The Kennedy Center

Isadora Duncan


Isadora Duncan was born in San Francisco in 1877 and was the youngest of four children. At an early age, Duncan revolted against ballet lessons and developed a style of dancing that expressed spontaneity and freedom of movement. This was also the same approach she used to interpret the music of great composers. In 1897 she traveled to London with Augustin Daly’s theater company, and returned to New York later only to quit the Daly Company. She and her family subsequently set off for England.

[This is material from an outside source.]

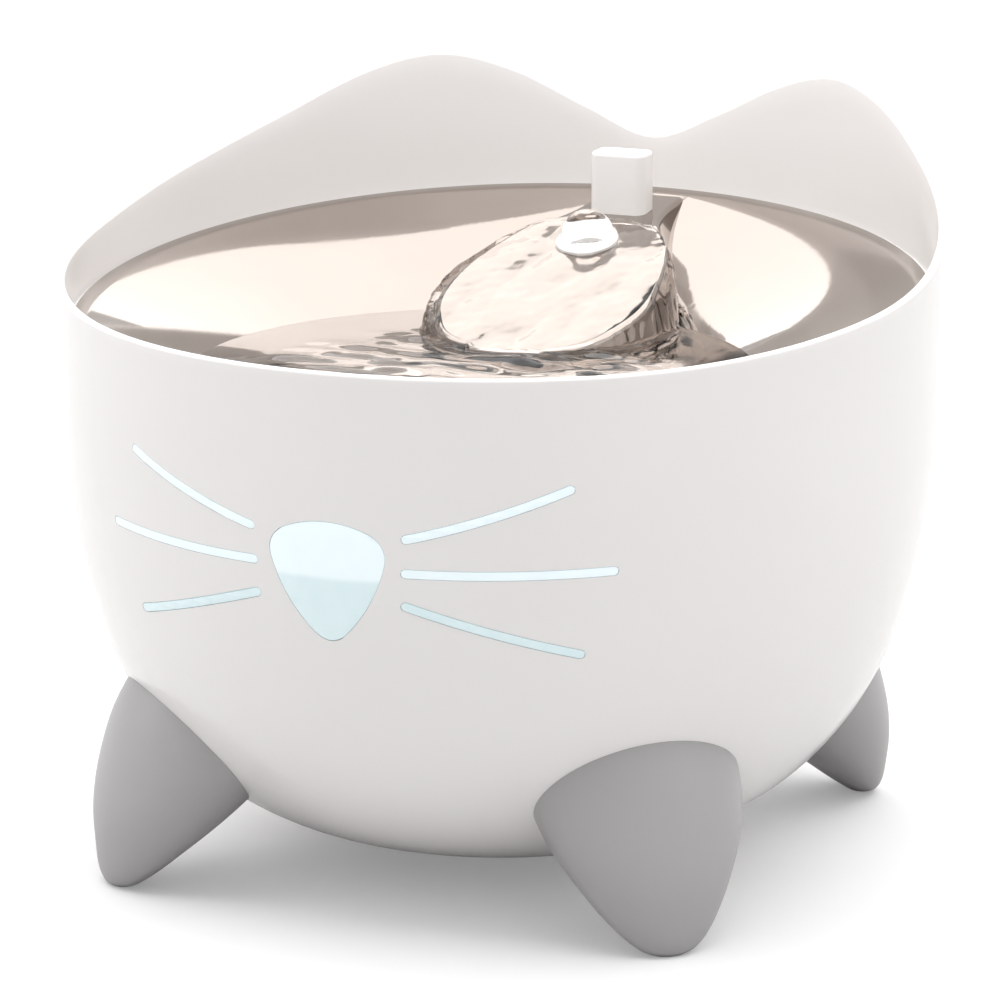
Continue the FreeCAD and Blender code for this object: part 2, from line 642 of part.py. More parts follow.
def volute_cover():
    """The impeller's chamber with its intake grille and the outlet that carries the riser."""
    start = PUMP_Y[1] + 0.02
    end = start + VOLUTE_LENGTH
    outer = along_y(Part.makeCylinder(VOLUTE_RADIUS, VOLUTE_LENGTH), start, PUMP_AXIS_Z)
    chamber = along_y(Part.makeCylinder(VOLUTE_RADIUS - VOLUTE_WALL, VOLUTE_LENGTH - VOLUTE_WALL),
                      start, PUMP_AXIS_Z)
    spout = cylinder(SPOUT_RADIUS, SPOUT_HEIGHT - 2, 0, RISER_Y, PUMP_AXIS_Z + 2)
    bore = cylinder(SPOUT_BORE, SPOUT_HEIGHT + 4, 0, RISER_Y, PUMP_AXIS_Z)
    body = fused([outer, spout]).cut(chamber).cut(bore)
    hub = along_y(Part.makeCylinder(3.2, HUB_DEPTH - 0.6), end - HUB_DEPTH, PUMP_AXIS_Z)
    for number in range(8):
        hole = along_y(Part.makeCylinder(1.5, 8), end - 4, PUMP_AXIS_Z)
        hole.translate(Vector(6.6, 0, 0))
        hole.rotate(Vector(0, 0, PUMP_AXIS_Z), Vector(0, 1, 0), (number + 0.5) * 45)
        body = body.cut(hole)
    socket = along_y(Part.makeCylinder(BUSH_RADIUS + 0.05, BUSH_LENGTH + 0.2), end - HUB_DEPTH, PUMP_AXIS_Z)
    return fused([body, hub]).cut(socket)


def shaft_ends():
    """Where the shaft starts and ends, inside its two bushes."""
    rear = PUMP_Y[1] - ROTOR_LENGTH - 3 - BUSH_LENGTH + 0.2
    front = PUMP_Y[1] + 0.02 + VOLUTE_LENGTH - HUB_DEPTH + BUSH_LENGTH - 0.2
    return rear, front


def rotor_shaft():
    rear, front = shaft_ends()
    return along_y(Part.makeCylinder(SHAFT_RADIUS, front - rear), rear, PUMP_AXIS_Z)


def shaft_bushes():
    """Two rubber bushes that hold the ends of the shaft."""
    rear, front = shaft_ends()
    bush = tube(BUSH_RADIUS, SHAFT_RADIUS + 0.02, BUSH_LENGTH, 0, 0, 0)
    return Part.makeCompound([along_y(bush, rear - 0.15, PUMP_AXIS_Z),
                              along_y(bush, front + 0.15 - BUSH_LENGTH, PUMP_AXIS_Z)])


def rotor_magnet():
    start = PUMP_Y[1] - ROTOR_LENGTH - 2
    magnet = tube(ROTOR_RADIUS, SHAFT_RADIUS + SHAFT_CLEAR, ROTOR_LENGTH, 0, 0, 0)
    return along_y(magnet, start, PUMP_AXIS_Z)


def impeller():
    """Radial blades on a disc, with a hub that sits on the magnet."""
    start = PUMP_Y[1] - 1.98
    hub = cylinder(3.2, 13.0, 0, 0, 0)
    disc = cylinder(IMPELLER_RADIUS, 1.2, 0, 0, 4.0)
    blades = []
    for number in range(IMPELLER_BLADES):
        blade = Part.makeBox(IMPELLER_RADIUS - 1, 1.1, IMPELLER_WIDTH, Vector(0.8, -0.55, 4.0))
        blade.rotate(ORIGIN, UP, number * 360 / IMPELLER_BLADES)
        blades.append(blade)
    wheel = fused([hub, disc] + blades).cut(cylinder(SHAFT_RADIUS + SHAFT_CLEAR, 30, 0, 0, -5))
    return along_y(wheel, start, PUMP_AXIS_Z)


def riser_tube():
    """The straight pipe from the pump up to a bell that takes the nozzle's spigot."""
    low, high = BELL_Z
    pipe = tube(RISER_RADIUS, RISER_BORE, low - RISER_FOOT_Z + 1, 0, RISER_Y, RISER_FOOT_Z)
    shoulder = Part.makeCone(RISER_RADIUS, BELL_RADIUS, 2.0, Vector(0, RISER_Y, low - 1))
    bell = cylinder(BELL_RADIUS, high - low - 1, 0, RISER_Y, low + 1)
    bell_bore = cylinder(SPIGOT_RADIUS + FIT, 20, 0, RISER_Y, low + 1)
    bore = cylinder(RISER_BORE, 90, 0, RISER_Y, RISER_FOOT_Z)
    return fused([pipe, shoulder, bell]).cut(bell_bore).cut(bore)


def support_grid():
    """The perforated plate over the pump that carries the cartridge."""
    radius = CASE_RADIUS - CASE_WALL - FIT
    plate = cylinder(radius, GRID_THICK, 0, CASE_Y, GRID_Z + 0.02).cut(riser_gap(RISER_HOLE))
    rows = int(radius / GRID_STEP) + 1
    holes = []
    for row in range(-rows, rows + 1):
        for column in range(-rows, rows + 1):
            x = (column + 0.5 * (row % 2)) * GRID_STEP
            y = row * GRID_STEP * math.sqrt(0.75)
            clear_of_riser = math.hypot(x, CASE_Y + y - RISER_Y) > RISER_HOLE + GRID_HOLE + 1.5
            if math.hypot(x, y) < radius - GRID_HOLE - 2.5 and clear_of_riser:
                holes.append(cylinder(GRID_HOLE, GRID_THICK + 2, x, CASE_Y + y, GRID_Z - 1))
    return plate.cut(Part.makeCompound(holes))


def cartridge_slice(inset, low, high):
    """A slice of the cartridge: round, with the riser's gap, drawn in by the inset."""
    radius = CASE_RADIUS - CASE_WALL - FIT * 2 - inset
    piece = cylinder(radius, high - low, 0, CASE_Y, low)
    return piece.cut(riser_gap(RISER_HOLE + inset))


def cartridge_base():
    return GRID_Z + GRID_THICK + 0.04


def cartridge_frame():
    """The cartridge's plastic wall with three bars across its top and its foot."""
    low = cartridge_base()
    high = low + CARTRIDGE_HEIGHT
    wall = cartridge_slice(0.0, low, high).cut(cartridge_slice(CARTRIDGE_WALL, low - 1, high + 1))
    bars = []
    for x in (-16.0, 0.0, 16.0):
        for z in (low, high - 1.2):
            bars.append(block(2.0, 90, 1.2, x, CASE_Y, z).common(cartridge_slice(0.4, low, high)))
    return fused([wall] + bars)


def foam_pad():
    low = cartridge_base() + 1.2 + FIT
    return cartridge_slice(CARTRIDGE_WALL + FIT, low, low + FOAM_HEIGHT)


def carbon_pouch():
    """The cloth pouch of granules on the foam."""
    low = cartridge_base() + 1.2 + FIT * 2 + FOAM_HEIGHT
    high = cartridge_base() + CARTRIDGE_HEIGHT - 1.2 - FIT
    return cartridge_slice(CARTRIDGE_WALL + FIT, low, high)


def filter_lid():
    """The cap of the filter case: a skirt outside the wall, slots for the water, a finger knob."""
    low = CASE_Z[1] + 0.02
    outer = CASE_RADIUS + FIT + 1.8
    top = cylinder(outer, LID_THICK, 0, CASE_Y, low)
    skirt = tube(outer, CASE_RADIUS + FIT, LID_SKIRT + 1, 0, CASE_Y, low - LID_SKIRT)
    knob = cylinder(LID_KNOB[0], LID_KNOB[1], 0, CASE_Y, low + LID_THICK - 0.5)
    waist = tube(LID_KNOB[0] + 1, LID_KNOB[0] - 1.8, 3.2, 0, CASE_Y, low + LID_THICK + 0.6)
    lid = fused([top, skirt, knob]).cut(waist)
    for number in range(LID_SLOTS):
        angle = (number + 0.5) * 360 / LID_SLOTS
        slot = block(3.0, 20, 6, 0, 23, low - 2)
        slot.rotate(ORIGIN, UP, angle)
        slot.translate(Vector(0, CASE_Y, 0))
        if slot.common(cylinder(RISER_HOLE + 2, 20, 0, RISER_Y, low - 5)).Volume < 0.01:
            lid = lid.cut(slot)
    return lid.cut(cylinder(RISER_HOLE, 20, 0, RISER_Y, low - 5))


def cord_grommet():
    """The rubber grommet in the port at the back, with flanges on both sides of the wall."""
    neck = PORT_RADIUS - 0.1
    flange = PORT_RADIUS + GROMMET_FLANGE
    inside = BOWL_RADIUS - WALL - 0.6
    outside = BOWL_RADIUS + FIT
    profile = polyline(((GROMMET_BORE, inside - 2.0), (flange - 0.6, inside - 2.0), (flange, inside - 1.4),
                        (flange, inside), (neck, inside), (neck, outside), (flange, outside),
                        (flange, outside + 1.0), (flange - 1.4, outside + 2.0),
                        (GROMMET_BORE, outside + 2.0)))
    return along_y(spun(profile), 0, PORT_Z)


def main():
    pieces = {
        "bowl_shell": bowl_shell(),
        "face_window": face_window(),
        "foot_front_left": foot(-FOOT_ANGLE),
        "foot_front_right": foot(FOOT_ANGLE),
        "foot_rear_left": foot(FOOT_ANGLE - 180),
        "foot_rear_right": foot(180 - FOOT_ANGLE),
        "drinking_tray": drinking_tray(),
        "nozzle_ring": nozzle_ring(),
        "nozzle_nut": nozzle_nut(),
        "grip_block": grip_block(),
        "grip_clip": grip_clip(),
        "filter_case": filter_case(),
        "suction_cups": suction_cups(),
        "pump_body": pump_body(),
        "cord_gland": cord_gland(),
        "led_lens": led_lens(),
        "volute_cover": volute_cover(),
        "rotor_shaft": rotor_shaft(),
        "shaft_bushes": shaft_bushes(),
        "rotor_magnet": rotor_magnet(),
        "impeller": impeller(),
        "riser_tube": riser_tube(),
        "support_grid": support_grid(),
        "cartridge_frame": cartridge_frame(),
        "foam_pad": foam_pad(),
        "carbon_pouch": carbon_pouch(),
        "filter_lid": filter_lid(),
        "cord_grommet": cord_grommet(),
    }
    for name, shape in pieces.items():
        save(name, shape)


main()
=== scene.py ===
# %% [markdown]
# # A water fountain for cats
# The object is a white bowl that stands on four horn feet. Its rear rim rises into two ears,
# and its front wall has seven clear windows that draw a nose and six whiskers. Inside lie a
# polished steel tray with a raised ramp, a nozzle, the water, and a pump with its filter.
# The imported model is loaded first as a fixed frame. Everything new is placed in that frame,
# in metres, so each piece goes where the frame says.

# %% Load the frame
import bmesh
import bpy
import json
import math
from mathutils import Matrix, Vector, noise


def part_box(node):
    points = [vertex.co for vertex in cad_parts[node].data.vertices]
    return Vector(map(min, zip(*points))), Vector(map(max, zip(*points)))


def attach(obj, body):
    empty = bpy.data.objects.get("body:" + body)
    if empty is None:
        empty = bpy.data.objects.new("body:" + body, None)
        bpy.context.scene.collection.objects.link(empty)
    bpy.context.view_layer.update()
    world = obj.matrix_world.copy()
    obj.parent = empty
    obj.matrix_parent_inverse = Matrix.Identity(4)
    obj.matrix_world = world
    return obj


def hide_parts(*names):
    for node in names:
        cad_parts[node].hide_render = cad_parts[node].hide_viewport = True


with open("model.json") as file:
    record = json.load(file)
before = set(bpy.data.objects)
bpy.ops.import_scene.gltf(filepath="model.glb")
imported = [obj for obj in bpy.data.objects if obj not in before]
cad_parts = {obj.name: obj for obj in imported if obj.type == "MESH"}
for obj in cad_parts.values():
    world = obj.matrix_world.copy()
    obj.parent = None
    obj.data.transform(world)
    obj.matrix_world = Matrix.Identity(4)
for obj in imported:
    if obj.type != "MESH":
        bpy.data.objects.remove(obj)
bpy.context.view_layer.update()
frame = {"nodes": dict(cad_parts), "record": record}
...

Duncan’s career gathered momentum when she was invited to perform at private receptions in London. Dancing barefoot in a tunic, she charmed her audiences and soon was performing with much acclaim in theaters and concert halls all over Europe. Contemporary accounts of her dancing often mention her scanty or flimsy costumes, her bare legs and feet and her scandalous behavior. Nevertheless audiences often were deeply moved by Duncan’s powerfully expressive dancing. She openly celebrated the relationship between body and emotions.

Duncan revolutionized the world of classical dance based on the natural movements jumping, running, skipping and standing that were considered spontaneous and self-expressive. She eliminated the close-fitting leotards and toe shoes used by ballet dancers, and replaced them with flowing Grecian robes and bare feet. She had little recognition in the United States, and gained her greatest renown through performances in Paris and other parts of Europe.

In 1905 Duncan made a visit to Russia where she drew much praise for her dancing and although her methods and those of traditional ballet were incompatible, she exerted a powerful influence on the development of modern dance as an expressive medium. Her style was spontaneity, not form. It was her wish to express emotion through movement and to express the whole range of human feeling. She did not just dance to music, but she integrated music and dance into a coherent whole.

Duncan died in a tragic accident at the age of 50. Her impact on the dance succeeded so well that pieces that were unthinkable as dance vehicles a hundred years ago are now the staples of ballet and modern dance.